[Rows from an object dataset]
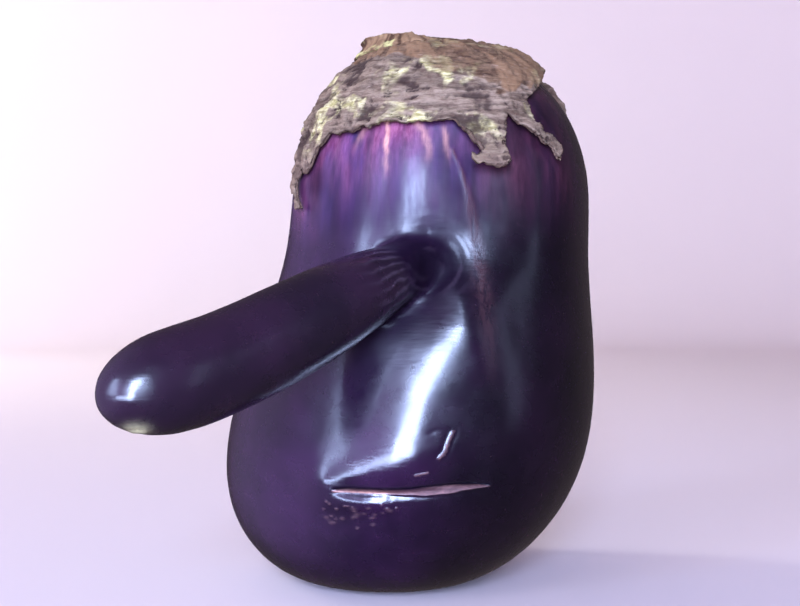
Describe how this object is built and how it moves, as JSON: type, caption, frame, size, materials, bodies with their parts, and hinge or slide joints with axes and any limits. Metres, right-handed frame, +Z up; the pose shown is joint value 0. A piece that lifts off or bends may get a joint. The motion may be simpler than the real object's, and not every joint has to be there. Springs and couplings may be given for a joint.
{
  "type": "eggplant",
  "caption": "Large dark purple globe eggplant with a long nose-like outgrowth, a mouth-like scar, a dried calyx and a low cut stem.",
  "frame": {"origin": "centre of the small flat spot that it stands on, at the blossom end", "axes": "+Z up through the fruit towards its stem, -Y the front, where the outgrowth leaves the skin, +X to the right of the front"},
  "size_m": [0.1298, 0.1598, 0.1681],
  "materials": {
    "skin": "waxy, very glossy, near-black purple with redder streaks under the calyx",
    "dried_calyx": "dry, fibrous grey-brown with green-yellow patches",
    "stem_wood": "rough cut, dry and fibrous"
  },
  "bodies": {
    "root": {"fruit": "skin", "calyx": "dried_calyx", "stem": "stem_wood"}
  },
  "joints": []
}
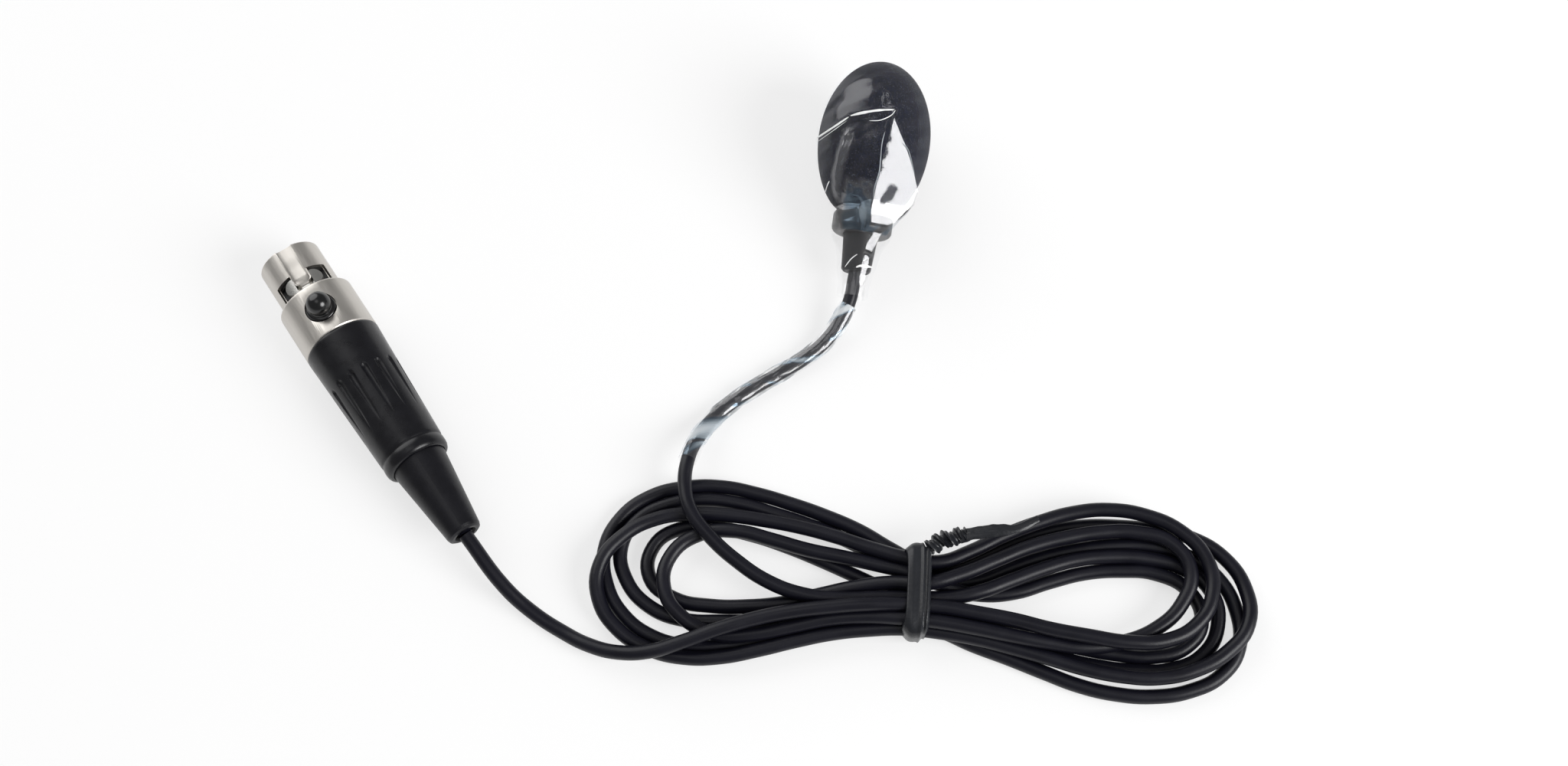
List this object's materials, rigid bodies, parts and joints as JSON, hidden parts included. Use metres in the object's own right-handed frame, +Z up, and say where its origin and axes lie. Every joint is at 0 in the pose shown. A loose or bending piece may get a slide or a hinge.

# [The problem]
Print out every record again, exactly and in full.

# [Correct result]
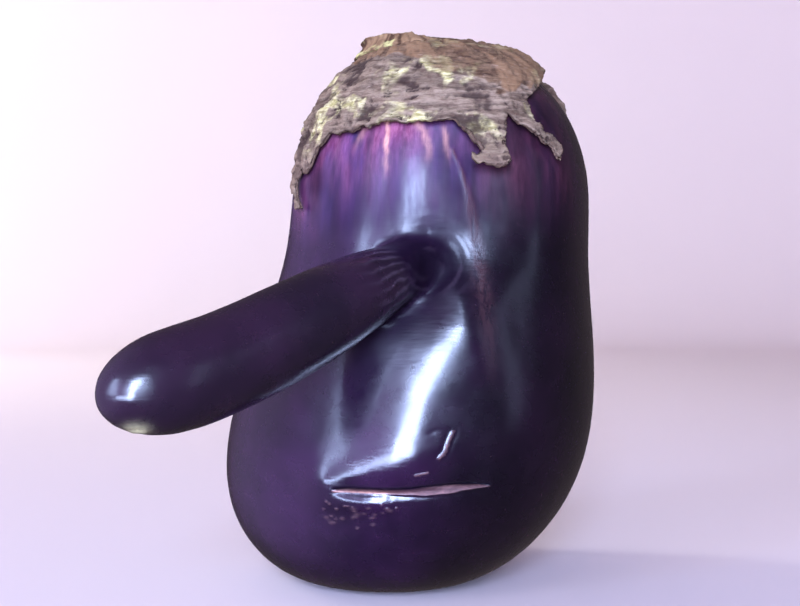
Describe how this object is built and how it moves, as JSON: type, caption, frame, size, materials, bodies with their parts, and hinge or slide joints with axes and any limits. Metres, right-handed frame, +Z up; the pose shown is joint value 0. A piece that lifts off or bends may get a joint. The motion may be simpler than the real object's, and not every joint has to be there. Springs and couplings may be given for a joint.
{
  "type": "eggplant",
  "caption": "Large dark purple globe eggplant with a long nose-like outgrowth, a mouth-like scar, a dried calyx and a low cut stem.",
  "frame": {"origin": "centre of the small flat spot that it stands on, at the blossom end", "axes": "+Z up through the fruit towards its stem, -Y the front, where the outgrowth leaves the skin, +X to the right of the front"},
  "size_m": [0.1298, 0.1598, 0.1681],
  "materials": {
    "skin": "waxy, very glossy, near-black purple with redder streaks under the calyx",
    "dried_calyx": "dry, fibrous grey-brown with green-yellow patches",
    "stem_wood": "rough cut, dry and fibrous"
  },
  "bodies": {
    "root": {"fruit": "skin", "calyx": "dried_calyx", "stem": "stem_wood"}
  },
  "joints": []
}
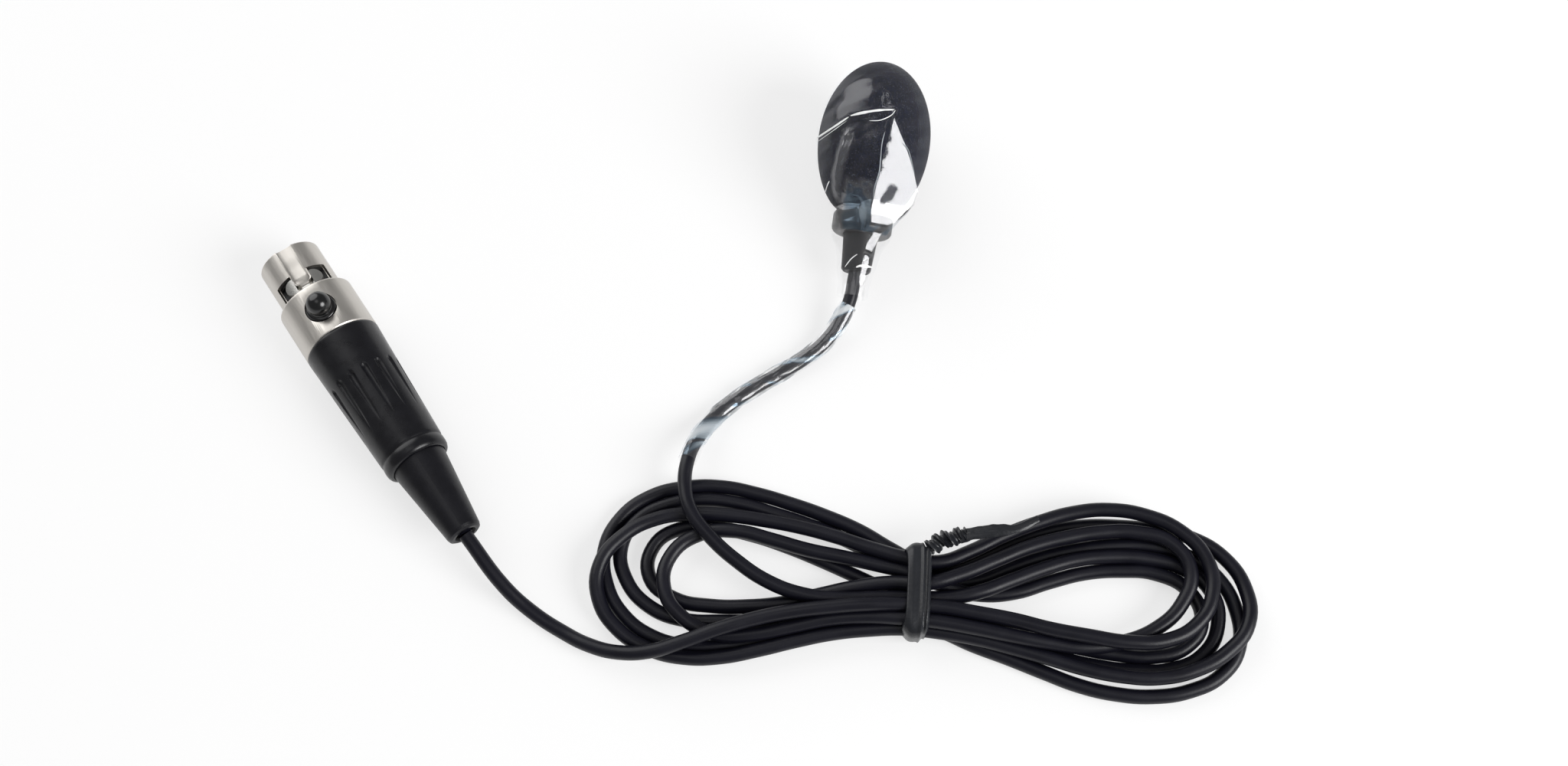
List this object's materials, rigid bodies, parts and joints as JSON, hidden parts included. Use metres in the object's own right-handed frame, +Z up, and say where its origin and axes lie. Every joint is at 0 in the pose shown. A loose or bending piece may get a slide or a hinge.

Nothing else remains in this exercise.